Lavoro minorile. Sbaglia chi crede sia una piaga “da terzo mondo”. Ogni anno la Cgil presenta i dati, in occasione della cerimonia che assegna il premio “Iqbal Masih”, intolato al dodicenne pakistano ucciso dai killer dei “industriali del tappeto” perché si era messo alla testa della rivolta dei piccoli schiavi. Fino a diventare testimonianza vivente di una condizione inaccettabile e della volontà di riscatto.
Dai dati della ricerca pubblicata quest’anno emerge che sono ben 400.000 i minori impiegati nei più svariati lavori. In Italia, non in Pakistan. Minori sottratti – spesso col consenso dei genitori – alla scuola dell’obbligo, caricati del problema di far quadrare il bilancio familiare, quasi sempre in contesti di fortissimo disagio sociale. 350.000 sono minori di cittadinanza italiana, stranieri gli altri 50.000. Il problema – rileva la ricerca – è che questa cifra ogni anno cresce, invece di diminuire. Segno che le politiche di prevenzione, gli investimenti nei progetti di “recupero dall’evasione scolastica”, la repressione dei casi più eclatanti (e degradanti) di sfruttamento dei minori, sono iniziative ancora insufficienti.

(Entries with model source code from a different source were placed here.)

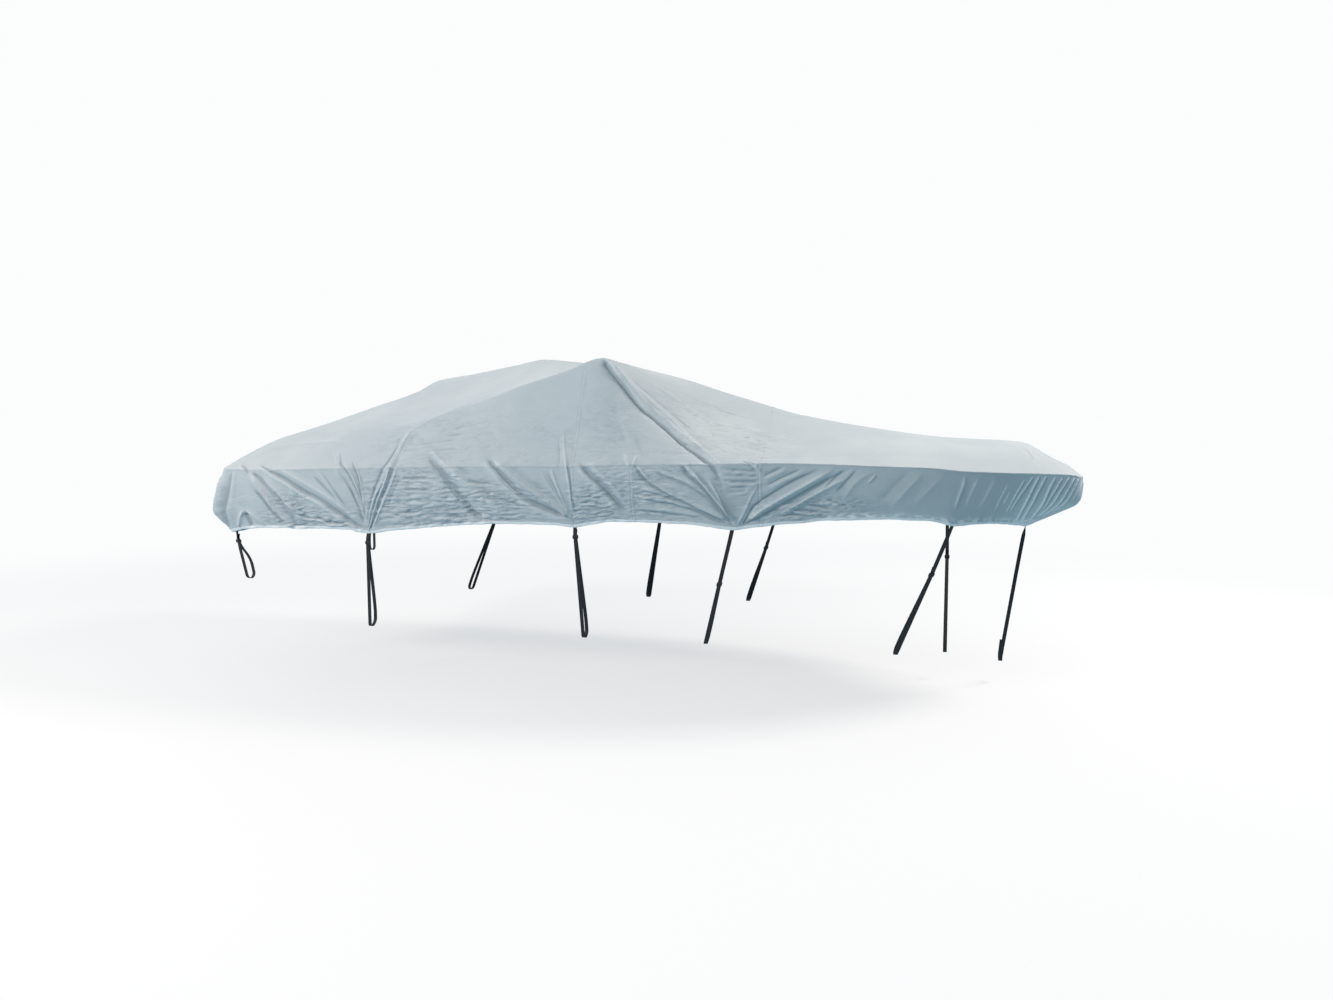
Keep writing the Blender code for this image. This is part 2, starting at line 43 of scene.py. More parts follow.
hullRows = (
    (-2.06, 1.052, -0.793, -1.246),
    (-1.77, 1.092, -0.798, -1.212),
    (-1.42, 1.125, -0.788, -1.204),
    (-1.05, 1.150, -0.776, -1.196),
    (-0.87, 1.158, -0.772, -1.206),
    (-0.40, 1.173, -0.760, -1.164),
    (0.15, 1.180, -0.747, -1.124),
    (0.63, 1.182, -0.740, -1.122),
    (0.95, 1.178, -0.730, -1.090),
    (1.32, 1.160, -0.724, -1.096),
    (1.65, 1.132, -0.718, -1.122),
    (1.94, 1.098, -0.714, -1.094),
    (2.24, 1.040, -0.720, -1.064),
    (2.54, 0.960, -0.732, -1.060),
    (2.84, 0.856, -0.744, -1.074),
    (3.02, 0.772, -0.764, -1.100),
    (3.26, 0.632, -0.778, -1.104),
    (3.45, 0.470, -0.788, -1.122),
    (3.62, 0.325, -0.798, -1.140),
    (3.72, 0.225, -0.806, -1.152),
    (3.78, 0.145, -0.814, -1.160),
    (3.81, 0.080, -0.820, -1.164),
    (3.817, 0.044, -0.8215, -1.1648),
    (3.8195, 0.018, -0.8219, -1.165),
    (3.82, 0.000, -0.822, -1.165),
)

# Across the top: a shoulder on each side of a ridge, and how softly the cloth turns at them.
topColumns = ("x", "share", "shoulder", "ridge", "soft")
topRows = (
    (-2.06, 0.62, -0.655, -0.570, 0.060),
    (-1.90, 0.62, -0.600, -0.495, 0.060),
    (-1.50, 0.66, -0.558, -0.365, 0.050),
    (-1.05, 0.74, -0.520, -0.225, 0.028),
    (-0.87, 0.78, -0.510, -0.140, 0.018),
    (-0.62, 0.80, -0.480, -0.102, 0.008),
    (-0.24, 0.76, -0.362, -0.036, 0.009),
    (0.00, 0.745, -0.285, 0.0053, 0.009),
    (0.20, 0.73, -0.212, -0.012, 0.009),
    (0.47, 0.70, -0.127, -0.040, 0.008),
    (0.723, 0.680, -0.040, -0.064, 0.008),
    (0.90, 0.735, -0.205, -0.104, 0.014),
    (1.14, 0.810, -0.420, -0.168, 0.022),
    (1.35, 0.890, -0.585, -0.238, 0.024),
    (1.57, 0.935, -0.668, -0.306, 0.024),
    (1.93, 0.800, -0.640, -0.408, 0.050),
    (2.35, 0.700, -0.604, -0.490, 0.060),
    (2.96, 0.640, -0.632, -0.570, 0.060),
    (3.38, 0.600, -0.652, -0.592, 0.050),
    (3.45, 0.600, -0.668, -0.604, 0.040),
    (3.61, 0.600, -0.722, -0.694, 0.020),
    (3.78, 0.600, -0.806, -0.784, 0.008),
    (3.82, 0.600, -0.822, -0.822, 0.004),
)

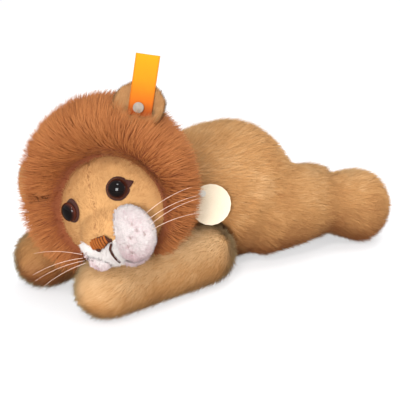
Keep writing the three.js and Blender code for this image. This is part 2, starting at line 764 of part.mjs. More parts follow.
addPiece("head", "left_ear", cut(earForm(leftEarShares), ribbonCut), materials.earPile);
addPiece("head", "right_ear", earForm(rightEarShares), materials.earPile);
addPiece("head", "ear_rivet", rivetForm(0), materials.metal);
addPiece("head", "rivet_washer", cut(washerForm(0, rivetWasherThickness), rivetForm(seamGap)), materials.metal);
addGroup("ear_ribbon", rivetPlace);
addPiece("ear_ribbon", "ear_ribbon", cut(ribbonForm(), rivetForm(seamGap)), materials.ribbon);

export default root;
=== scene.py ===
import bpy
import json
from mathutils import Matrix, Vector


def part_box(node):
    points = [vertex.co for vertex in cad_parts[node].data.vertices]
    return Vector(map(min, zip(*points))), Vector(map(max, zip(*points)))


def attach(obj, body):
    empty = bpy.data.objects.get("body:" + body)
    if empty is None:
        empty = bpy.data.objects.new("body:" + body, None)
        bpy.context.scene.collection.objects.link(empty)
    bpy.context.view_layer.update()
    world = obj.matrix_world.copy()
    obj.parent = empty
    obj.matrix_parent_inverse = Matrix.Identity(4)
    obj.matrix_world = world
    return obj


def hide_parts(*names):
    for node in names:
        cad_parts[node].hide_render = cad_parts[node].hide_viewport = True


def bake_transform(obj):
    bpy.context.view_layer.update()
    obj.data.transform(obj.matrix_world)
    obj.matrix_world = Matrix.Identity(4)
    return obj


bl_info = {
    "name": "Plush Lion",
    "version": (1, 0, 0),
    "blender": (4, 5, 0),
    "location": "View3D > Sidebar > Lion",
    "description": "Skins, pile, face, trim and stage of a plush lion that lies on its belly",
    "category": "Object",
}

import json
import math

import bpy
import numpy as np
from mathutils import Vector, noise
from mathutils.bvhtree import BVHTree
from mathutils.kdtree import KDTree

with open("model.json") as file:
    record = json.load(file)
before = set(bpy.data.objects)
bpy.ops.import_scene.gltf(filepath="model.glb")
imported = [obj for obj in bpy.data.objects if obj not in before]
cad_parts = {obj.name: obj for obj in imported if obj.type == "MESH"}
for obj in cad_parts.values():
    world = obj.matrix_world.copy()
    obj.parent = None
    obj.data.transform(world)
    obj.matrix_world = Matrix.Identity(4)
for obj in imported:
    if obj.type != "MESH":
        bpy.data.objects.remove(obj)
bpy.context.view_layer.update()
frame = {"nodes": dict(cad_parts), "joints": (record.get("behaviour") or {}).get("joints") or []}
LIMBS = ("left_foreleg", "right_foreleg", "left_hind_leg", "right_hind_leg")
FORWARD = Vector((-0.8376, -0.5234, 0.1564))
LEFTWARD = Vector((0.523, -0.684, 0.509))
UPWARD = FORWARD.cross(LEFTWARD).normalized()
PILE_MAP = "OFBake"

# The camera that took the photograph, and where a few things lie in its picture. PICTURE is its side and
# FOCAL its focal length, in pixels
AZIMUTH, ELEVATION = math.radians(-35), math.radians(20)
DISTANCE = 0.8
LENS, SENSOR = 96, 36
MIDDLE = (0, 0, 0.045)
PICTURE = 400
FOCAL = 1066.7
QUILTING_AT = ((131.5, 223.5), (136.5, 229.5), (145, 234), (130, 238.5), (127.5, 247), (132, 254))
MOUTH_AT = ((108.5, 243), (110.5, 247), (113, 251.5), (116, 255.5), (118.5, 259))
NOSTRILS_AT = (((97.5, 248), (99, 248.7), (101, 248.8)), ((110.3, 238.6), (111, 241.5)))


# Shader maths

class Value:
    """A node's output, with the arithmetic that adds Math nodes."""

    def __init__(self, shader, socket):
        self.shader, self.socket = shader, socket

    def __add__(self, other):
        return self.shader.math("ADD", self, other)

    def __sub__(self, other):
        return self.shader.math("SUBTRACT", self, other)

    def __rsub__(self, other):
        return self.shader.math("SUBTRACT", other, self)

    def __mul__(self, other):
        return self.shader.math("MULTIPLY", self, other)

    __radd__, __rmul__ = __add__, __mul__


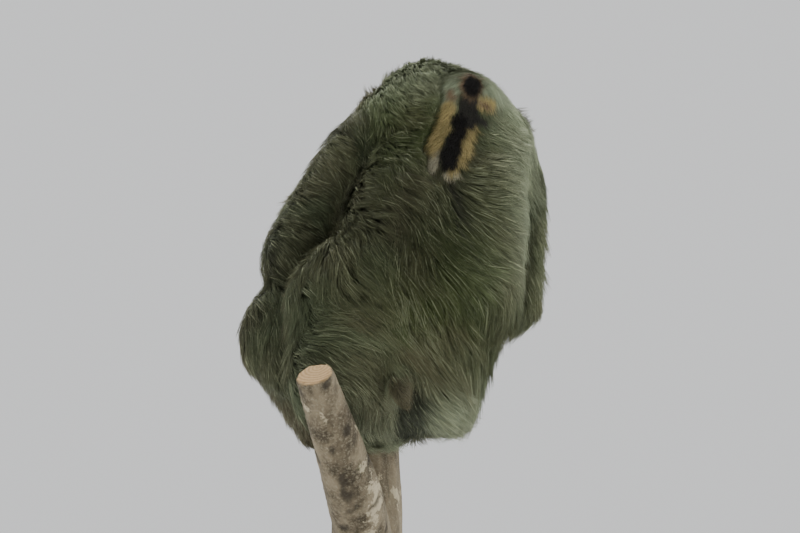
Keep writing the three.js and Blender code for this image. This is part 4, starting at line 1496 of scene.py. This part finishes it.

Molti gli stereotipi che saltano di fronte a questa reltà. Si pensa che il fenomeno, in Italia, sia limitato a piccole zone del Mezzogiorno. E invece la Toscana (insieme alla Puglia) è tra le regioni maggiormente esposte. E’ vero che nel corso dei rilievi effettuato in quella regione la scoperta ha riguardato soprattutto bambini cinesi, ma questo prova solo che le aree di sottosviluppo sociale si riproducano anche nelle zone sviluppate.
La ricerca rileva anche una distorsione culturale presente in molte delle famiglie che favoriscono l’avvio precoce al lavoro per i propri figli: “atteggiamenti e valori che assegnano al lavoro una posizione di primato e alle altre tipologia di esperienza, come la scuola, un ruolo secondario”. E’ la chiave del “male-essere del minore che lavora precocemente”. Guadagna qualcosa, ma rimane escluso dal mondo dei valori e relazioni dei suoi coetanei. Introietta modelli di comportamento da adulti, senza avere perà la possibilità di esserne all’altezza. La ricerca di soddisfazioni si rivolge altrove, e cade nell’indecifabile mondo dei consumi di massa preconfezionati.
Sergio Cofferati, intervenendo ieri nel corso della premiazione, ha osservato che: “per garantire ai bambini il diritto di crescere serenamente, andando a scuola e non essere costretti a lavorare, come accade in Italia e non solo in paesi lontani, bisogna condizionare gli aiuti economici alle imprese che realizzano insediamenti in paesi lontani, vincolandoli all’accettazione del divieto di utilizzare il lavoro minorile”.